Телятьев передал дословно разговор с госпожой, и Брюховецкий снова взорвался:
– Что за удовольствие называть себя голодранцем? Если ты нищий, за себя бы и говорил, а не за меня!
– Смею сообщить, что я гораздо богаче Вас, ротмистр. Но, простите, мне показалось глупым и унизительным выворачивать карманы и отчитываться в их содержимом перед заносчивыми детьми и их матерью…
– Пожалуй, Вы правы, Телятьев… – поддержал Колбяков. – Богдан Ильич, пойми. Может, и не совсем правильная фраза произнесена, но как, что сказать?.. На месте поручика я тоже, пожалуй бы, растерялся, ничего лучшего не смог бы придумать… Разве что промолчать, проглотить обиду?… Но… тоже не выход… А как поступить?.. Одна надежда: пани Старжинская выяснит, что её собственный отпрыск наговорил, и всё поймёт… Не будет держать обиды.
– Какой восхитительный день, и как он закончился! Полным крахом! Но – её брат… её мать… они могут думать что угодно, а мадемуазель Эмилия что? Она же так не думает! Иначе зачем бы так вела себя со мной?! Колбяков, ну ты ж видел! Её нежность, её взгляды… Как это объяснить?
– Ну, не знаю, не знаю, что мадемуазель может думать… – растерянно пожал плечами майор. – Но, господа, я голоден. В дом нас не приглашают, пойдёмте в шинок. И будем веселиться, показывать, что нам не о чём грустить. А также надо громко выспрашивать, узнавать, кто из мужиков иль соседских помещиков готов продать лошадей.

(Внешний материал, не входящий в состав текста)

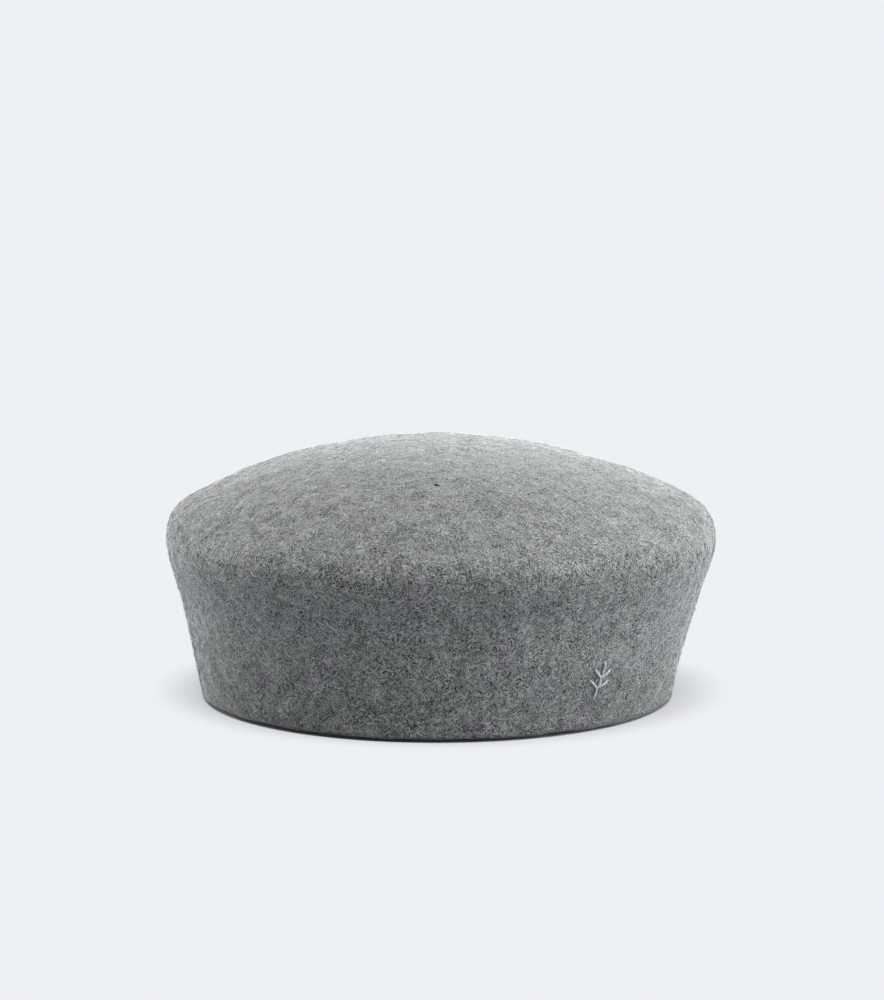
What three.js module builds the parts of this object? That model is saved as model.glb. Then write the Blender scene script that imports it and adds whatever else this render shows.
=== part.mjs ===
// A brimless felt hat: one blocked wool-felt cap with a flared side wall, a soft shoulder and a low dome.
// Millimetres, +Z up, front towards -Y. The origin is under the middle of the widest part, on the surface
// that the hat stands on.
import * as THREE from 'three';

// Driving dimensions of the outer face
const FELT = 2.5; // thickness of the felt all over
const FOOT_WIDTH = 168; // side to side at the head opening
const FOOT_LENGTH = 201; // front to back at the head opening
const HEIGHT = 91.3; // from the foot to the summit of the dome

// The side wall bends outwards a little above its foot, where the opening is held upright.
const FOOT_FLARE = 8; // degrees from upright at the foot
const WALL_FLARE = 15; // degrees from upright where the shoulder begins
const WALL_TOP = { halfWidth: 92, height: 36.8 };

// The dome is a shallow cap of one radius, which the shoulder meets at this slope.
const DOME_RADIUS = 196;
const DOME_EDGE_SLOPE = 26.8; // degrees from level
const SHOULDER_RISE = 11; // how long the wall keeps its flare into the shoulder
const SHOULDER_REACH = 17.7; // how long the dome keeps its slope into the shoulder

// The foot's edge is rounded on both sides and keeps a narrow flat to stand on.
const FOOT_ROUND = 0.8;

// The foot and the summit sit a little to one side of the widest part, as on a hat pulled off its block.
const LEAN = [
  { height: 0, sideways: -1.35 },
  { height: 57, sideways: 0 },
  { height: HEIGHT, sideways: -1.75 },
];

// The plan is oval, longer front to back. Towards the summit it turns round.
const OVAL_FADE = 45; // half width at which most of the extra length is reached

// How finely each stretch is divided
const AROUND = 72;
const STEPS = { wall: 6, shoulder: 11, dome: 9, round: 3 };

const radians = THREE.MathUtils.degToRad;

// The outer face's half section, from the foot up to the summit, as three curves.
function outerSection() {
  const foot = new THREE.Vector2(FOOT_WIDTH / 2, 0);
  const wallTop = new THREE.Vector2(WALL_TOP.halfWidth, WALL_TOP.height);
  const upFoot = new THREE.Vector2(Math.sin(radians(FOOT_FLARE)), Math.cos(radians(FOOT_FLARE)));
  const upWall = new THREE.Vector2(Math.sin(radians(WALL_FLARE)), Math.cos(radians(WALL_FLARE)));
  const rise = wallTop.clone().sub(foot);
  const bendAt = rise.cross(upWall) / upFoot.cross(upWall);
  const bend = foot.clone().addScaledVector(upFoot, bendAt);

  const edge = radians(DOME_EDGE_SLOPE);
  const domeEdge = new THREE.Vector2(
    DOME_RADIUS * Math.sin(edge),
    HEIGHT - DOME_RADIUS * (1 - Math.cos(edge)),
  );
  const outDome = new THREE.Vector2(Math.cos(edge), -Math.sin(edge));
  const shoulder = new THREE.CubicBezierCurve(
    wallTop,
    wallTop.clone().addScaledVector(upWall, SHOULDER_RISE),
    domeEdge.clone().addScaledVector(outDome, SHOULDER_REACH),
    domeEdge,
  );
  const dome = new THREE.EllipseCurve(
    0, HEIGHT - DOME_RADIUS, DOME_RADIUS, DOME_RADIUS, Math.PI / 2 - edge, Math.PI / 2, false,
  );
  return [
    { curve: new THREE.QuadraticBezierCurve(foot, bend, wallTop), steps: STEPS.wall },
    { curve: shoulder, steps: STEPS.shoulder },
    { curve: dome, steps: STEPS.dome },
  ];
}

// Points along the outer face with the outward direction at each, from the foot to the summit.
function outerStations() {
  const stations = [];
  outerSection().forEach(({ curve, steps }, which) => {
    for (let step = which ? 1 : 0; step <= steps; step++) {
      const along = curve.getTangent(step / steps);
      stations.push({
        point: curve.getPoint(step / steps),
        outward: new THREE.Vector2(along.y, -along.x),
      });
    }
  });
  return stations;
}

// The felt's closed section: down the inner face from the summit, round the foot and up the outer face.
function feltSection() {
  const stations = outerStations();
  const outer = stations.map(({ point }) => point.clone());
  const inner = stations.map(({ point, outward }) => point.clone().addScaledVector(outward, -FELT));
  const footRounds = [
    { centre: inner[0].x + FOOT_ROUND, from: Math.PI },
    { centre: outer[0].x - FOOT_ROUND, from: 1.5 * Math.PI },
  ].flatMap(({ centre, from }) => {
    const arc = new THREE.EllipseCurve(centre, FOOT_ROUND, FOOT_ROUND, FOOT_ROUND, from, from + Math.PI / 2);
    return arc.getPoints(STEPS.round);
  });
  inner[inner.length - 1].x = 0;
  outer[outer.length - 1].x = 0;
  return [...inner.slice(1).reverse(), ...footRounds, ...outer.slice(1)];
}

// How far the hat stands to one side at a height, eased between the rows of LEAN.
function leanAt(height) {
  const upper = LEAN.findIndex((row, i) => i > 0 && height <= row.height);
  const [low, high] = upper < 0 ? LEAN.slice(-2) : [LEAN[upper - 1], LEAN[upper]];
  const share = THREE.MathUtils.smoothstep(height, low.height, high.height);
  return THREE.MathUtils.lerp(low.sideways, high.sideways, share);
}

// How much longer than wide the oval is at a half width, on each side of the middle.
function extraLength(halfWidth) {
  const share = (reach) => 1 - Math.exp(-((reach / OVAL_FADE) ** 2));
  const atFoot = (FOOT_LENGTH - FOOT_WIDTH) / 2;
  return (atFoot * share(halfWidth)) / share(FOOT_WIDTH / 2);
}

// Turns a round cap into the oval one: longer front to back, and leaning as LEAN says.
function makeOval(geometry) {
  const place = geometry.getAttribute('position');
  for (let i = 0; i < place.count; i++) {
    const [x, y, z] = [place.getX(i), place.getY(i), place.getZ(i)];
    const halfWidth = Math.hypot(x, y);
    const stretch = halfWidth ? 1 + extraLength(halfWidth) / halfWidth : 1;
    place.setXYZ(i, x + leanAt(z), y * stretch, z);
  }
  geometry.computeVertexNormals();
  return geometry;
}

// The whole hat is one piece of felt, blocked to shape.
function feltBody() {
  const geometry = new THREE.LatheGeometry(feltSection(), AROUND).rotateX(Math.PI / 2);
  const felt = new THREE.MeshStandardMaterial({ color: 0x85898a, roughness: 0.95, metalness: 0 });
  const body = new THREE.Mesh(makeOval(geometry), felt);
  body.name = 'felt_body';
  return body;
}

const hat = new THREE.Group();
hat.name = 'felt_hat';
hat.add(feltBody());

export default hat;
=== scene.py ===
"""Dresses the brimless felt hat: heathered wool felt, its loose fibres, a stitched sprig and a pale studio."""
import logging
import math
from dataclasses import dataclass, field
from enum import Enum

import bpy
import numpy as np
from numpy.typing import NDArray
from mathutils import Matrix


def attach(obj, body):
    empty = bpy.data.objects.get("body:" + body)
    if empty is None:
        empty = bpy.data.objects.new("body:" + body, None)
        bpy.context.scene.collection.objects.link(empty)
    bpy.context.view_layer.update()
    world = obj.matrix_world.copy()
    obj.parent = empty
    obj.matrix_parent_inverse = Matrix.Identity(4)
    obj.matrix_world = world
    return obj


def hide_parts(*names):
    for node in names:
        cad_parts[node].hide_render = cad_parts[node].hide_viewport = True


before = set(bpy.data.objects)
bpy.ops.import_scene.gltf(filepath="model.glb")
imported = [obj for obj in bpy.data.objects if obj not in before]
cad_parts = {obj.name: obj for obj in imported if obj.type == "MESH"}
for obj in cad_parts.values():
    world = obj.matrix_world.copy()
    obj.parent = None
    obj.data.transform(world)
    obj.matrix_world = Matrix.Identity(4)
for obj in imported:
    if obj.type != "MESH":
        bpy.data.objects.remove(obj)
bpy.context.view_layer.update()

Array = NDArray[np.float64]
Colour = tuple[float, float, float]

MM = 0.001
log = logging.getLogger("felt_hat")


# The form of the felt


@dataclass(frozen=True)
class Outline:
    """The outer face's half section as dense samples, from the foot to the summit, in millimetres."""

    reach: Array
    height: Array
    out_reach: Array
    out_height: Array
    arc: Array

    @property
    def length(self) -> float:
        """The length of the half section."""
        return float(self.arc[-1])

    def at(self, arc: Array) -> tuple[Array, Array, Array, Array]:
        """Looks up the section.

        Args:
            arc: distances from the foot along the section.

        Returns:
            The reach and height there, and the outward direction's two parts.
        """
        return tuple(
            np.interp(arc, self.arc, row)
            for row in (self.reach, self.height, self.out_reach, self.out_height)
        )

    def arc_at_height(self, height: float) -> float:
        """The distance along the section at which it stands at a height."""
        return float(np.interp(height, self.height, self.arc))

    def arc_at_reach(self, reach: Array) -> Array:
        """The distance along the section at which the dome has a reach from the axis."""
        widest = int(self.reach.argmax())
        return np.interp(reach, self.reach[widest:][::-1], self.arc[widest:][::-1])


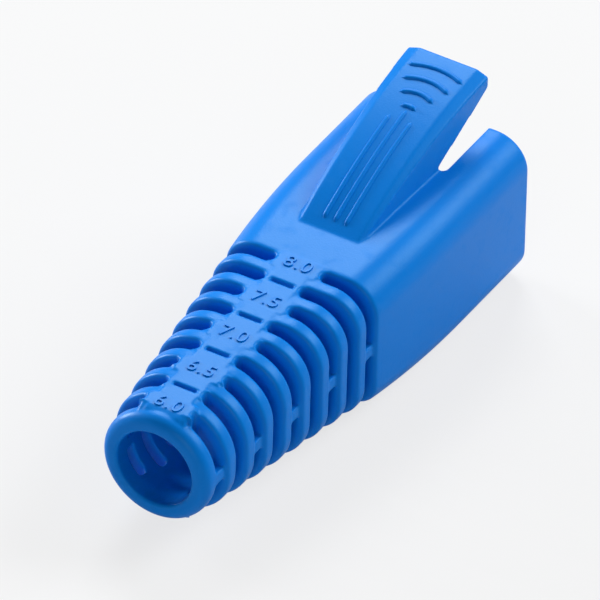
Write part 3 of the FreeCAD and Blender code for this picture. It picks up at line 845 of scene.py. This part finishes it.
def makeStage():
    material = bpy.data.materials.new("studioFloor")
    material.use_nodes = True
    tree = material.node_tree
    shader = tree.nodes["Principled BSDF"]
    shader.inputs["Base Color"].default_value = studio["floorColour"]
    shader.inputs["Roughness"].default_value = studio["floorRoughness"]
    glow = addNode(tree, "ShaderNodeEmission", {"Color": studio["white"], "Strength": 1.0})
    path = tree.nodes.new("ShaderNodeLightPath")
    share = calc(tree, "MULTIPLY", path.outputs["Is Camera Ray"], studio["floorGlow"])
    mixed = addNode(tree, "ShaderNodeMixShader", {0: share, 1: shader.outputs[0], 2: glow.outputs[0]})
    clear = tree.nodes.new("ShaderNodeBsdfTransparent")
    backSide = tree.nodes.new("ShaderNodeNewGeometry").outputs["Backfacing"]
    oneSided = addNode(tree, "ShaderNodeMixShader", {0: backSide, 1: mixed.outputs[0], 2: clear.outputs[0]})
    tree.links.new(oneSided.outputs[0], tree.nodes["Material Output"].inputs["Surface"])
    size, low = studio["floorSize"], floorZ * millimetre
    corners = [(-size, -size, low), (size, -size, low), (size, size, low), (-size, size, low)]
    floor = newPiece("studioFloor", corners, [(0, 1, 2, 3)])
    floor.data.materials.append(material)


def makeWorld():
    world = bpy.data.worlds.new("studioWorld")
    world.use_nodes = True
    tree = world.node_tree
    back = tree.nodes["Background"]
    path = tree.nodes.new("ShaderNodeLightPath")
    seen = calc(tree, "MAXIMUM", path.outputs["Is Camera Ray"], path.outputs["Is Transmission Ray"])
    strength = mixNode(tree, seen, studio["worldLight"], 1.0)
    back.inputs["Color"].default_value = studio["white"]
    tree.links.new(strength, back.inputs["Strength"])
    scene.world = world


def softBox(name, direction, distance, size, power):
    data = bpy.data.lights.new(name, "AREA")
    data.shape = "SQUARE"
    data.size = size
    data.energy = power
    obj = bpy.data.objects.new(name, data)
    scene.collection.objects.link(obj)
    target = Vector(camera["target"]) * millimetre
    away = Vector(direction).normalized()
    obj.location = target + away * distance
    obj.rotation_euler = away.to_track_quat("Z", "Y").to_euler()


makeStage()
makeWorld()
for lampName, lamp in lamps.items():
    softBox(lampName, **lamp)
scene.view_settings.view_transform = "Standard"
print("studio ready")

В шинке застали слегка подвыпивших солдат, перед которыми на блюде лежал зажаренный на вертеле гусь немалых размеров. И присоединились к ним, заказали ещё угощений. В общем, старались вести себя так, словно ничто не омрачало их настроение, не отягощало, не угнетало их души. Ротмистр держался молодцом: шутил с солдатами, у местных мужиков выспрашивал, нет ли здесь красотки, к коей можно в гости заглянуть.
Глава 8
Утром собрались уезжать. Собирать было нечего, оставалось лишь сесть в седло, но Брюховецкий копошился, словно что-то забыл: он всё поглядывал на окна панского дома. Майор, чтоб не мешать приятелю собираться с мыслями, печалиться, вышел из флигеля и, заложив руки за спину, неторопливо гулял по двору, оценивающе разглядывая постройки, морализировал:
– Да-с, заметно, что ремонта давно не было. Обратили внимание, Телятьев? Хозяйский заботливый глаз, своевременный уход – это так важно… Дом был бы великолепен, однако вон на крыше кой-где черепица пообвалилась… Желоба провисли… Развлечения пани Старжинская любит, по капризу младших детей аж диковинных пони выписала, дочери грезят созданием новой Софиевки, а на ежедневные заботы по дому не хватает, увы… Да-с, когда у дома нет хозяина, он быстро ветшает… О, гляньте-ка, к нам служка бежит… Неужели госпожа встала столь рано?